§ SET PROBLEM: Please return the full listing below without altering anything.

Modeling code records
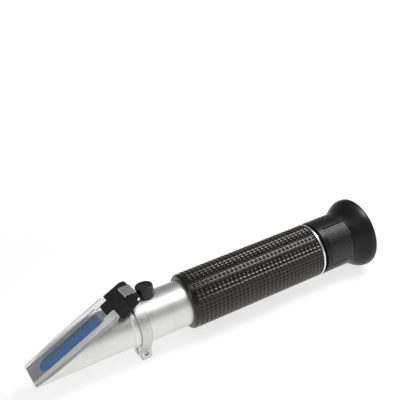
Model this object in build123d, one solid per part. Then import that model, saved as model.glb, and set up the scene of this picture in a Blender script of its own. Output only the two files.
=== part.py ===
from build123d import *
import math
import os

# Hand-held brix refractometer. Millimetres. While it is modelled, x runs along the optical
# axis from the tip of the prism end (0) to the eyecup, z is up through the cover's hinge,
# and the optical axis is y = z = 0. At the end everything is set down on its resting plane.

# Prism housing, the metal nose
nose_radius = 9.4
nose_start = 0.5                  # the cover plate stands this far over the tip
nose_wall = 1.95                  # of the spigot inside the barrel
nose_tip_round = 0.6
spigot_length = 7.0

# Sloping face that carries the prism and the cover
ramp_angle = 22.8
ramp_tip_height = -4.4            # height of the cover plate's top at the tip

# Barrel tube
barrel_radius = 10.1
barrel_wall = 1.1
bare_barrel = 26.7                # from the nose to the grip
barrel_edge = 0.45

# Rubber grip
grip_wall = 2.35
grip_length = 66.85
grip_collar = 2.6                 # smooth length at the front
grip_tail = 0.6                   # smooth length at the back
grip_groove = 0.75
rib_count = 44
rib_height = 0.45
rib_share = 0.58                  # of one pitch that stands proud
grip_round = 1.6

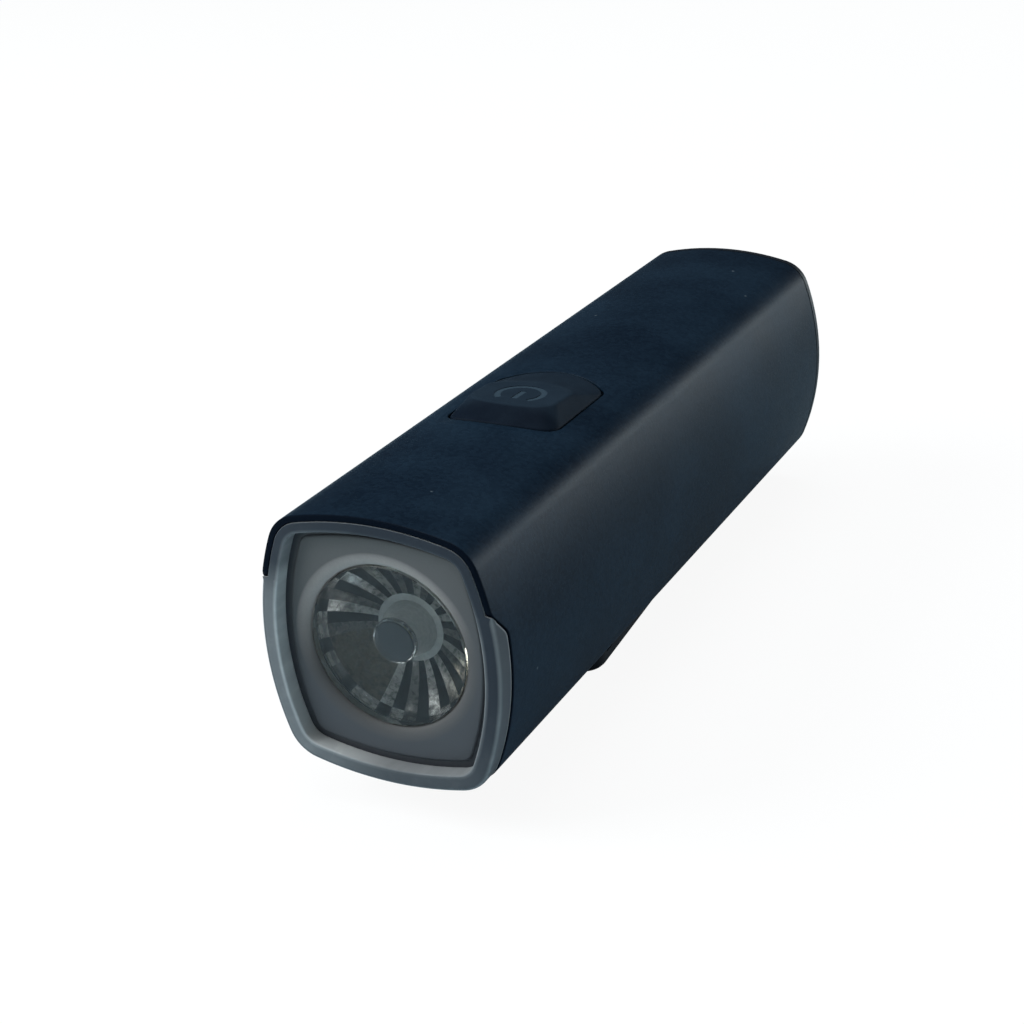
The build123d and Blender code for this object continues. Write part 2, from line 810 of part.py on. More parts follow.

§ WRITTEN SOLUTION:
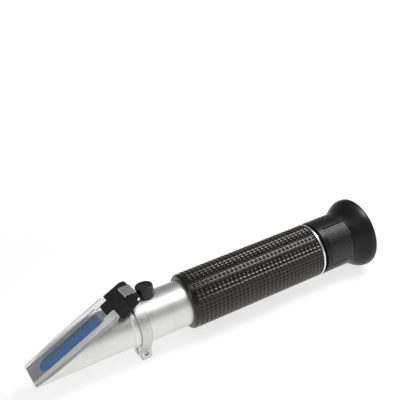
Model this object in build123d, one solid per part. Then import that model, saved as model.glb, and set up the scene of this picture in a Blender script of its own. Output only the two files.
=== part.py ===
from build123d import *
import math
import os

# Hand-held brix refractometer. Millimetres. While it is modelled, x runs along the optical
# axis from the tip of the prism end (0) to the eyecup, z is up through the cover's hinge,
# and the optical axis is y = z = 0. At the end everything is set down on its resting plane.

# Prism housing, the metal nose
nose_radius = 9.4
nose_start = 0.5                  # the cover plate stands this far over the tip
nose_wall = 1.95                  # of the spigot inside the barrel
nose_tip_round = 0.6
spigot_length = 7.0

# Sloping face that carries the prism and the cover
ramp_angle = 22.8
ramp_tip_height = -4.4            # height of the cover plate's top at the tip

# Barrel tube
barrel_radius = 10.1
barrel_wall = 1.1
bare_barrel = 26.7                # from the nose to the grip
barrel_edge = 0.45

# Rubber grip
grip_wall = 2.35
grip_length = 66.85
grip_collar = 2.6                 # smooth length at the front
grip_tail = 0.6                   # smooth length at the back
grip_groove = 0.75
rib_count = 44
rib_height = 0.45
rib_share = 0.58                  # of one pitch that stands proud
grip_round = 1.6

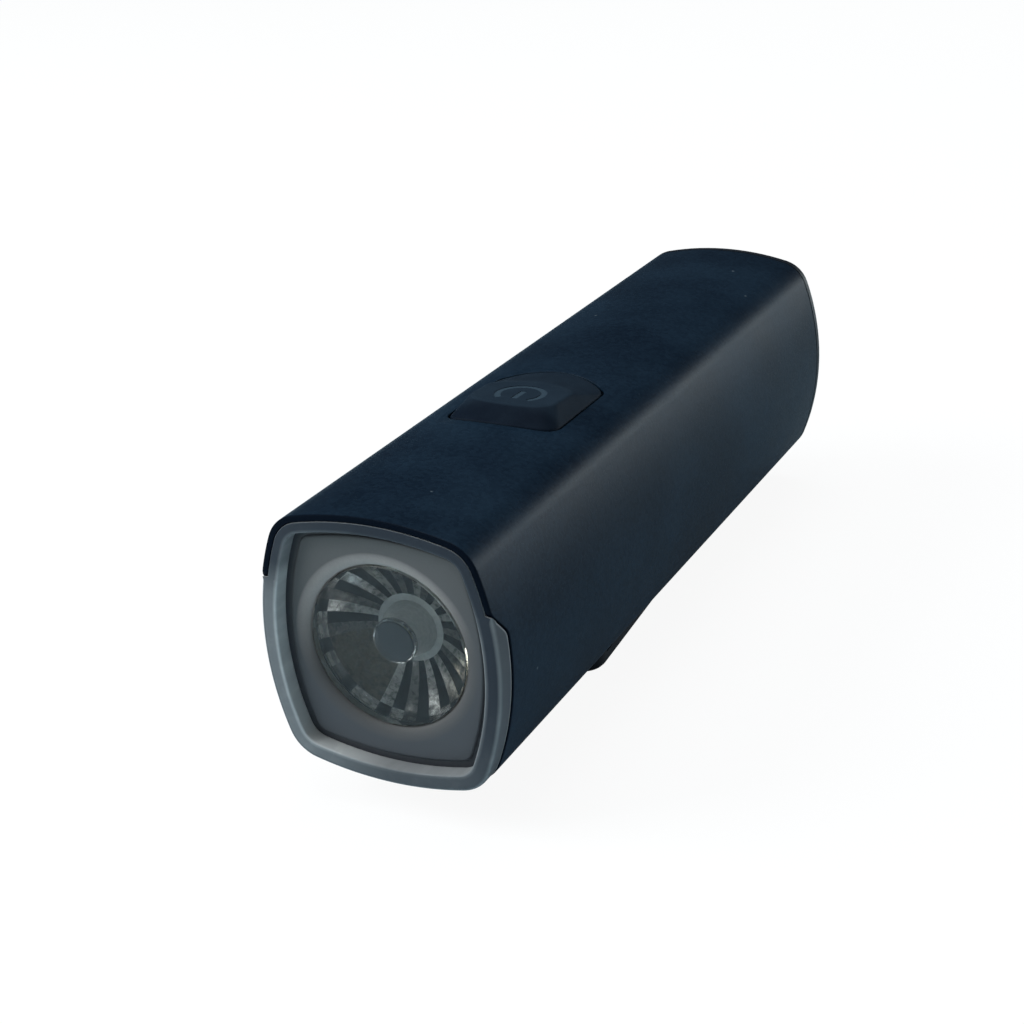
The build123d and Blender code for this object continues. Write part 2, from line 810 of part.py on. More parts follow.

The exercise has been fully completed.